I just have to convince them I’m not a foreigner at all.

Fast forward to now.  My time just hanging out and being one of the family members has paid some dividends.  When someone calls me a foreigner, the kids quickly and protectively shout back before I ever get the chance:  “mai chai farang – khao bpen khon thai leeo”.   She’s not a foreigner – she’s Thai!   It’s a running joke now; I still stick out like a sore thumb, but those words bring me great joy.

How did that happen?  Pretty sure a gracious God had something to do with it.

Some say I earned those stripes by eating (and loving) their local specialties of fermented-fish-flavored spicy food (nothing earns you more rapport with Thais than eating their food in mass quantities).  Snacking on bugs generally turns some heads; they’re not used to foreigners eating them other than for a possible photo-op.
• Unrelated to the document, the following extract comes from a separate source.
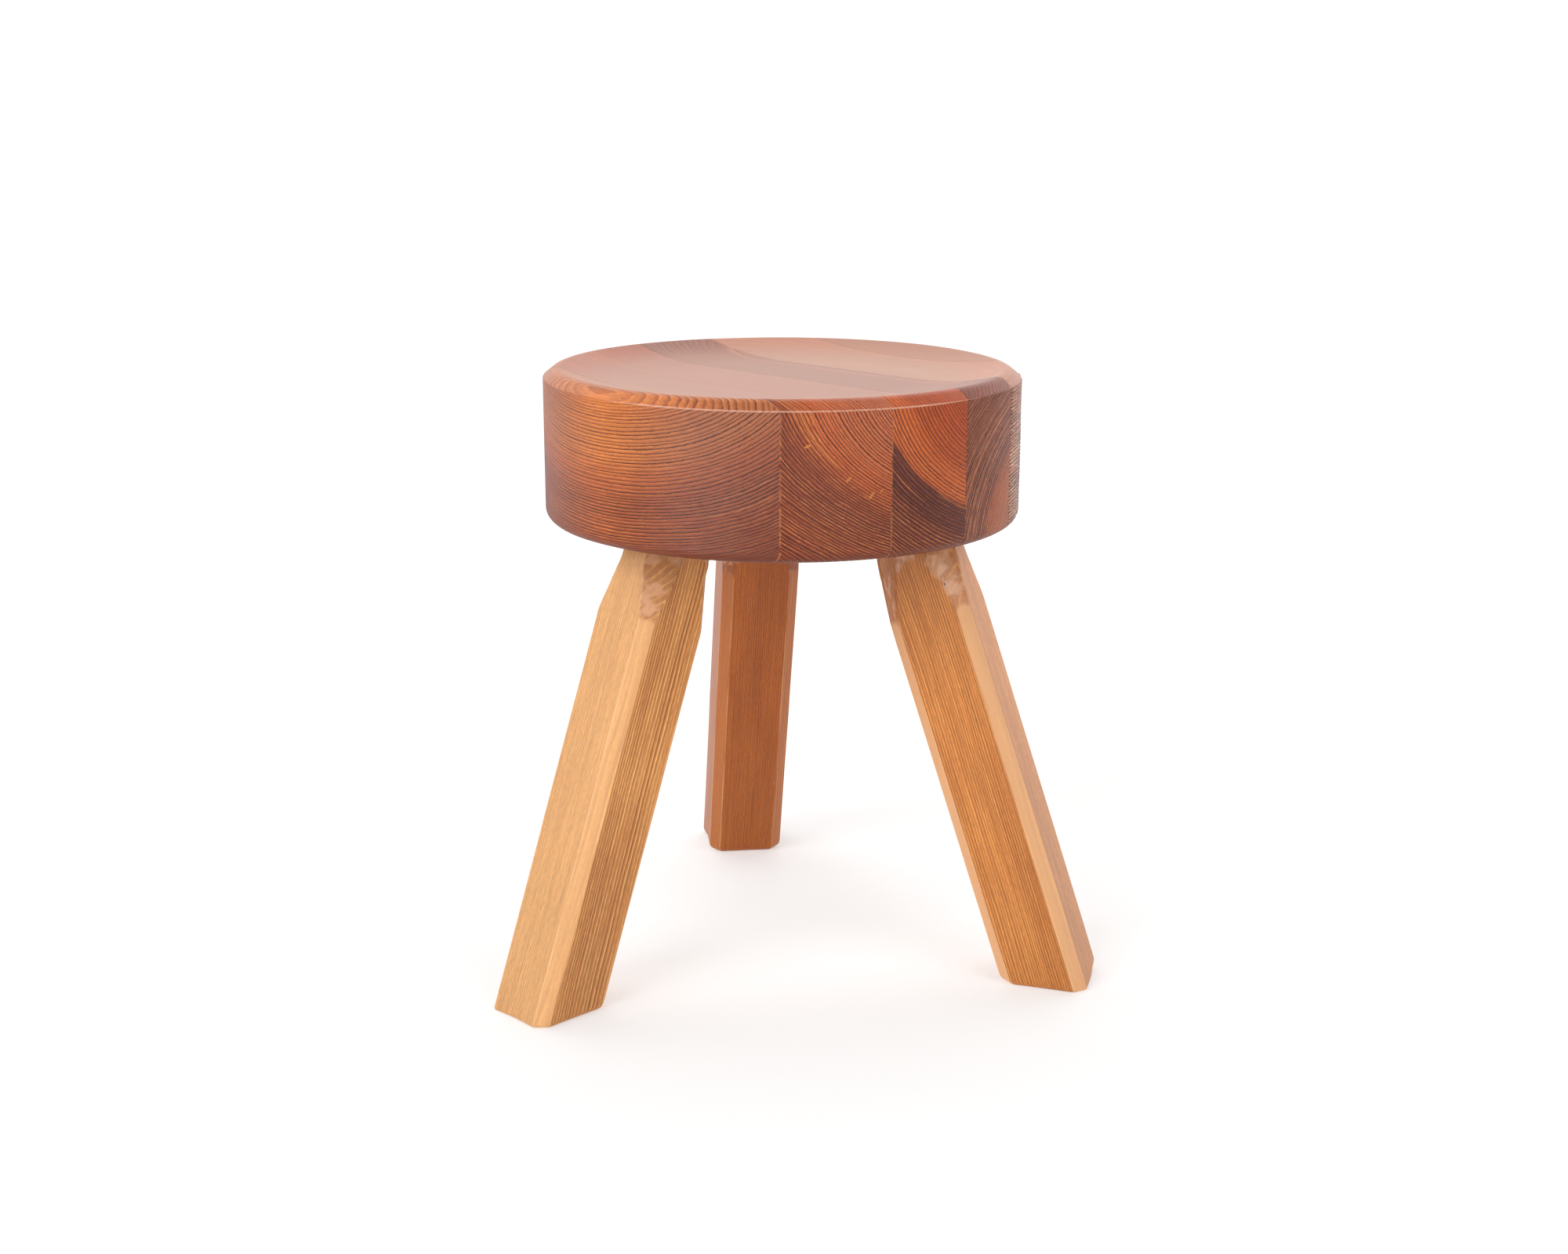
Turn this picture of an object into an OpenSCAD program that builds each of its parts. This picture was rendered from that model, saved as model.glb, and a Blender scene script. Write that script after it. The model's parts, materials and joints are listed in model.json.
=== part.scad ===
// Milking stool: a thick round seat, glued up from softwood boards and dished on top, on three
// splayed square legs. The top of each leg is shaved from square to round, bears on the seat's
// underside with a slanted shoulder, and is held by a round tenon glued into a blind socket.
// Millimetres, +Z up, one leg towards +Y. The origin is on the floor, under the middle of the
// stool's bounding box.

/* [Seat] */
// Diameter of the seat
seat_d = 300; // [290:1:320]
// Height of the rim's crest above the floor
seat_h = 384; // [350:1:410]
// Thickness of the seat, from its underside to the rim's crest
seat_t = 94.5; // [85:0.5:105]
// Distance of the crest from the seat's edge
rim_inset = 10; // [9:0.5:14]
// Drop from the crest to the sharp edge at the top of the side
rim_drop = 5.7; // [4:0.1:7]
// Radius of the rounded crest
crest_r = 8; // [6:0.5:9]
// Depth of the dish below the crest
dish_depth = 8.2; // [5:0.1:12]
// Diameter of the flat floor of the dish
dish_floor_d = 160; // [100:1:180]
// Radius along the seat's lower edge
lower_r = 7; // [2:0.5:12]

/* [Boards] */
// Direction of the grain, seen from above, measured from +X
grain_angle = -54; // [-90:1:90]
// Width of one whole board
board_w = 55.2; // [50:0.1:60]
// Distance of the first glue joint from the seat's axis, across the grain
first_joint = -107.3; // [-115:0.1:-100]
// Thickness of a glue line
glue_line = 0.1; // [0.05:0.05:0.3]

/* [Legs] */
// Side of the legs' square section
leg_w = 53; // [46:0.5:56]
// Width that a chamfered corner takes off each side
leg_chamfer = 7; // [3:0.5:10]
// Lean of the legs from the upright, in degrees
splay = 19; // [14:0.5:22]
// Diameter of the circle on which the legs' axes meet the floor
foot_circle_d = 371.5; // [350:0.5:390]
// Turn of the two front legs about their own axes, in degrees
front_twist = 4; // [-6:0.5:6]
// Turn of the back leg about its own axis, in degrees
back_twist = -1.5; // [-6:0.5:6]
// Diameter of the shaved neck where the leg's axis meets the seat
neck_d = 47; // [42:0.5:54]
// Slope of the shaved neck from the leg's axis, in degrees
neck_slope = 10; // [7:0.5:14]
// Bevel round the bottom of each foot
foot_bevel = 3; // [1:0.5:5]

/* [Tenons] */
// Diameter of a tenon
tenon_d = 38; // [30:0.5:42]
// Length of a tenon along the leg's axis, from the seat's underside
tenon_l = 58; // [40:1:66]
// Bevel at the tip of a tenon
tenon_bevel = 1.5; // [0.5:0.5:3]
// Gap that the glue fills round a tenon
socket_gap = 0.1; // [0.05:0.05:0.2]
// Room left beyond the tip of a tenon
socket_spare = 2; // [1:0.5:4]

/* [Hidden] */
BOARDS = [
    "seat_board_1",
    "seat_board_2",
    "seat_board_3",
    "seat_board_4",
    "seat_board_5",
    "seat_board_6"
];
LEGS = ["leg_front_left", "leg_front_right", "leg_back"];

board_colors = ["#b0642f", "#8a4526", "#a9562b", "#6a4433", "#a2673f", "#935531"];
leg_color = "#b8773c";
leg_azimuth = [210, -30, 90];
leg_twist = [front_twist, front_twist, back_twist];

seat_r = seat_d / 2;
under_z = seat_h - seat_t;
crest_x = seat_r - rim_inset;
floor_z = seat_h - dish_depth;

// The dish rises from its flat floor on an arc that runs smoothly into the rounded crest.
dish_run = crest_x - dish_floor_d / 2;
dish_r = (pow(dish_run, 2) + pow(dish_depth, 2)) / (2 * dish_depth) - crest_r;
dish_end = asin(dish_run / (dish_r + crest_r));

// The bevel outside the crest is the tangent from the sharp edge to the rounded crest.
edge_dx = rim_inset;
edge_dz = crest_r - rim_drop;
bevel_angle = atan2(edge_dx, edge_dz) - acos(crest_r / norm([edge_dx, edge_dz]));

leg_top_r = foot_circle_d / 2 - under_z * tan(splay);
half_w = leg_w / 2;
flat_w = half_w - leg_chamfer;
neck_below = 60;
neck_above = 20;
reach = 500;
overlap = 1;
steps = 10;
$fn = 96;

// Corners of the chamfered section, in the leg's own axes, after the leg's turn.
section = [
    [half_w, flat_w],
    [flat_w, half_w],
    [-flat_w, half_w],
    [-half_w, flat_w],
    [-half_w, -flat_w],
    [-flat_w, -half_w],
    [flat_w, -half_w],
    [half_w, -flat_w]
];
function turned(p, a) = [p.x * cos(a) - p.y * sin(a), p.x * sin(a) + p.y * cos(a)];
function foot_corner(i, p) =
    let (q = turned(p, leg_twist[i]))
    let (out = foot_circle_d / 2 - foot_bevel * tan(splay) + q.x / cos(splay))
    turned([out, q.y], leg_azimuth[i]);

// The widest points of the feet and the seat, seen from above, give the bounding box.
plan_points = concat(
    [[seat_r, seat_r], [-seat_r, -seat_r]],
    [for (i = [0 : len(LEGS) - 1]) for (p = section) foot_corner(i, p)]
);
plan_x = [for (p = plan_points) p.x];
plan_y = [for (p = plan_points) p.y];
axis_x = -(min(plan_x) + max(plan_x)) / 2;
axis_y = -(min(plan_y) + max(plan_y)) / 2;

function arc(cx, cz, r, from, to) =
    [for (k = [0 : steps]) let (a = from + (to - from) * k / steps) [cx + r * sin(a), cz + r * cos(a)]];

// Half of the seat's turned outline, from the middle of the underside round to the dish.
seat_outline = concat(
    [[0, under_z]],
    arc(seat_r - lower_r, under_z + lower_r, lower_r, 180, 90),
    [[seat_r, seat_h - rim_drop]],
    arc(crest_x, seat_h - crest_r, crest_r, bevel_angle, -dish_end),
    arc(dish_floor_d / 2, floor_z + dish_r, dish_r, 180 - dish_end, 180),
    [[0, floor_z]]
);

module at_seat_axis() {
    translate([axis_x, axis_y, 0]) children();
}

// Leg frame: origin on the seat's underside, +Z up along the leg, +X away from the seat's axis.
module at_leg(i) {
    at_seat_axis()
        rotate([0, 0, leg_azimuth[i]])
            translate([leg_top_r, 0, under_z])
                rotate([0, -splay, 0])
                    rotate([0, 0, leg_twist[i]])
                        children();
}

module socket(i) {
    at_leg(i)
        translate([0, 0, -neck_above])
            cylinder(h = neck_above + tenon_l + socket_spare, d = tenon_d + 2 * socket_gap);
}

module seat_blank() {
    at_seat_axis()
        rotate_extrude($fn = 180)
            polygon(seat_outline);
}

// Board i of the blank. The first and last boards run out past the seat's edge.
module board_slab(i) {
    last = len(BOARDS) - 1;
    from = i == 0 ? -seat_r - 1 : first_joint + (i - 1) * board_w + glue_line / 2;
    to = i == last ? seat_r + 1 : first_joint + i * board_w - glue_line / 2;
    at_seat_axis()
        rotate([0, 0, grain_angle])
            translate([-seat_r - 1, from, under_z - 1])
                cube([seat_d + 2, to - from, seat_t + 2]);
}

module seat_board(i) {
    color(board_colors[i])
        difference() {
            intersection() {
                seat_blank();
                board_slab(i);
            }
            for (k = [0 : len(LEGS) - 1]) socket(k);
        }
}

// The tenon starts inside the neck, so that the slanted shoulder leaves no gap.
module tenon() {
    rotate_extrude()
        polygon([
            [0, -neck_above],
            [tenon_d / 2, -neck_above],
            [tenon_d / 2, tenon_l - tenon_bevel],
            [tenon_d / 2 - tenon_bevel, tenon_l],
            [0, tenon_l]
        ]);
}

// The square length of the leg, shaved to a cone towards the seat.
module leg_shaft() {
    intersection() {
        translate([0, 0, -reach])
            linear_extrude(height = reach + neck_above)
                polygon(section);
        union() {
            translate([0, 0, -neck_below])
                cylinder(
                    h = neck_below + neck_above,
                    d1 = neck_d + 2 * neck_below * tan(neck_slope),
                    d2 = neck_d - 2 * neck_above * tan(neck_slope)
                );
            translate([0, 0, -reach])
                cylinder(h = reach - neck_below + overlap, d = 2 * leg_w);
        }
    }
}

// All the room under the seat: it levels the foot and slants the shoulder.
module under_seat() {
    translate([-reach, -reach, 0])
        cube([2 * reach, 2 * reach, under_z - glue_line / 2]);
}

// A trough that widens upwards from the foot. Its two walls bevel two edges of the sole.
module foot_trough(low, high, low_slope, high_slope) {
    rotate([90, 0, 0])
        linear_extrude(height = 2 * reach, center = true)
            polygon([
                [low + foot_bevel, 0],
                [high - foot_bevel, 0],
                [high - foot_bevel + reach * high_slope, reach],
                [low + foot_bevel - reach * low_slope, reach]
            ]);
}

module foot_room(i) {
    at_seat_axis()
        rotate([0, 0, leg_azimuth[i]])
            translate([foot_circle_d / 2, 0, 0])
                rotate([0, 0, leg_twist[i]])
                    intersection() {
                        foot_trough(
                            -half_w / cos(splay), half_w / cos(splay),
                            1 + tan(splay), 1 - tan(splay)
                        );
                        rotate([0, 0, 90]) foot_trough(-half_w, half_w, 1, 1);
                    }
}

module leg(i) {
    color(leg_color)
        union() {
            intersection() {
                at_leg(i) leg_shaft();
                under_seat();
                foot_room(i);
            }
            at_leg(i) tenon();
        }
}

for (i = [0 : len(BOARDS) - 1])
    seat_board(i);

for (i = [0 : len(LEGS) - 1])
    leg(i);
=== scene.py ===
"""A wooden milking stool: a thick, dished, round seat glued up from six softwood boards, on three legs.

Every piece is a dense mesh whose surface carries the wood's own coordinates, so that the raised growth
rings of the mesh and the colours and bump of its material are one pattern, on end grain and on long grain
alike. Lengths in this script are millimetres unless a name says otherwise, and meshes are scaled to metres
as they are made.
"""
import itertools
import json
import math

import bmesh
import bpy
import numpy as np
from mathutils import Matrix, Vector


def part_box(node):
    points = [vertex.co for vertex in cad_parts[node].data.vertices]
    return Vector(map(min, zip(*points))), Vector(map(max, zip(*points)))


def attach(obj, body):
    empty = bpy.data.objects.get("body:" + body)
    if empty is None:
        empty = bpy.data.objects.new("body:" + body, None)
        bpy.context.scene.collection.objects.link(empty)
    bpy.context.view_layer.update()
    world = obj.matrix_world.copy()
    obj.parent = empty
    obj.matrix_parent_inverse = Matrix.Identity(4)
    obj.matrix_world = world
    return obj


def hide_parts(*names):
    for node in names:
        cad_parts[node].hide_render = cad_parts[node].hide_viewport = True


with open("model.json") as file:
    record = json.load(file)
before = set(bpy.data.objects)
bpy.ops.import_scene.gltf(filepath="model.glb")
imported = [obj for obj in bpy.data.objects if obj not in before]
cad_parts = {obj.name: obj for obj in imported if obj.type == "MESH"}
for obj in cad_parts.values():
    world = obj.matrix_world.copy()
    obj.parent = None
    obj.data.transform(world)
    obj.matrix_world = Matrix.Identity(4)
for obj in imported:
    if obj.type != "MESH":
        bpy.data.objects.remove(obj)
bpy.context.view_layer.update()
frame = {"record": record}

MM = 0.001

# ---- the seat's place and size, from the frame

BOARD_NAMES = [f"seat_board_{number}" for number in range(1, 7)]
LEG_NAMES = ["leg_front_left", "leg_front_right", "leg_back"]

board_boxes = [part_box(name) for name in BOARD_NAMES]
seat_low = np.min([np.array(low) for low, high in board_boxes], axis=0) / MM
seat_high = np.max([np.array(high) for low, high in board_boxes], axis=0) / MM
mounts = {mount["name"]: np.array(mount["pos_m"]) / MM for mount in frame["record"]["mounts"]}

AXIS = (seat_low[:2] + seat_high[:2]) / 2
SEAT_R = (seat_high[0] - seat_low[0]) / 2
UNDER_Z = seat_low[2]
CREST_Z = seat_high[2]
DISH_Z = mounts["seat_top"][2]

# ---- design values shared with the CAD part

RIM_INSET = 10.0
RIM_DROP = 5.7
CREST_R = 8.0
DISH_FLOOR_R = 80.0
LOWER_R = 7.0
GRAIN = math.radians(-54)
BOARD_W = 55.2
FIRST_JOINT = -107.3
GLUE_LINE = 0.1

LEG_W = 53.0
LEG_CHAMFER = 7.0
LEG_HALF, LEG_FLAT = LEG_W / 2, LEG_W / 2 - LEG_CHAMFER
SPLAY = math.radians(19)
TWIST = {"leg_front_left": 4.0, "leg_front_right": 4.0, "leg_back": -1.5}
NECK_R = 23.5
NECK_SLOPE = math.radians(10)

GRAIN_DIR = np.array([math.cos(GRAIN), math.sin(GRAIN)])
ACROSS_DIR = np.array([-math.sin(GRAIN), math.cos(GRAIN)])


# ---- noise and growth rings

NOISE_TABLE = 4096
HASH = (73856093, 19349663, 83492791)

LAST_RING_R = 420
RING_UNEVEN = 0.28
LATE_START, LATE_RISE, LATE_FALL = 0.35, 0.4, 0.12

# How a log's rings stray from plain circles: the pith wanders, and the rings wave and flutter.
PITH_WANDER, WANDER_LENGTH = 2.5, 160
WAVE_LENGTH = 38
FLUTTER, FLUTTER_LENGTH = 0.3, 11
ALONG_SQUASH = 0.35
AROUND_SCALE = 100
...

I think the scale tipped when I broke a flip flop but instead of tossing it, I fixed it with a piece of rope and kept wearing it until someone sneakily tossed them while I was asleep.  (I’m still a little bitter about that one.)

I think it’s starting to stick that, despite my white skin and my incessant questions, I’m just another Buriram sister, cousin, aunt or niece.  In many ways, more country bumpkin than they are.

Thankful for the chance to be welcomed into their community and looking forward to what this next season has in store.